I am following a work where the authors start a production function and get this first order partial derivative (with respect to $ k $):
$$ f'(k)=\frac{a(1+bk)}{k^{1-a}(1+abk)^{a}} $$
And by deriving it again obtain the following second order partial derivative:
$$ f''(k)=a(a-1)k^{a-2}(1+abk)^{-a-1} $$
I managed to get the first one but not the second one. Is there someone who can help me with this? Thank u so much and Happy Christmas!! :)
On
Ugly exercise. You can write $f'(k)=a(1+bk)k^{a-1}(1+abk)^{-a}$. Therefore $$f''(k)=abk^{a-1}(1+abk)^{-a}+a(1+bk)(a-1)k^{a-2}(1+abk)^{-a} +a(1+bk)k^{a-1}(-a)ab(1+abk)^{-a-1} $$ $$ = ak^{a-2}(1+abk)^{-a-1}[ bk(1+abk) + (1+bk)(a-1)(1+abk) + k(1+bk)(-a)ab] = $$ $$ = ak^{a-2}(1+abk)^{-a-1}(bk+ab^2k + a + a^2bk -1 - abk + bka +a^2b^2k^2 -bk -ab^2k^2 - a^2bk - a^2b^2k^2) $$ and after simplifications you get the required results. Happy Christmas!

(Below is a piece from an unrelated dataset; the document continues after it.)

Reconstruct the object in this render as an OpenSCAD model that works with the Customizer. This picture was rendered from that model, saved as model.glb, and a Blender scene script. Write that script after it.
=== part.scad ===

I think that this is a good problem for logarithmic differentiation.
Consider $$y=\frac{a(1+bk)}{k^{1-a}(1+abk)^{a}}$$ $$\log(y)=\log(a)+\log(1+bk)-(1-a)\log(k)-a\log(1+abk)$$ Differentiate both sides $$\frac{y'}y=\frac {b}{1+bk}-\frac{1-a}k-\frac{a^2b}{1+abk}=\frac{a-1}{k (1+b k) (1+a b k)}$$ Now $$y'=y \times \frac{y'}y=\frac{a(1+bk)}{k^{1-a}(1+abk)^{a}}\times \frac{a-1}{k (1+b k) (1+a b k)}$$
Just simplify.
Merry Xmas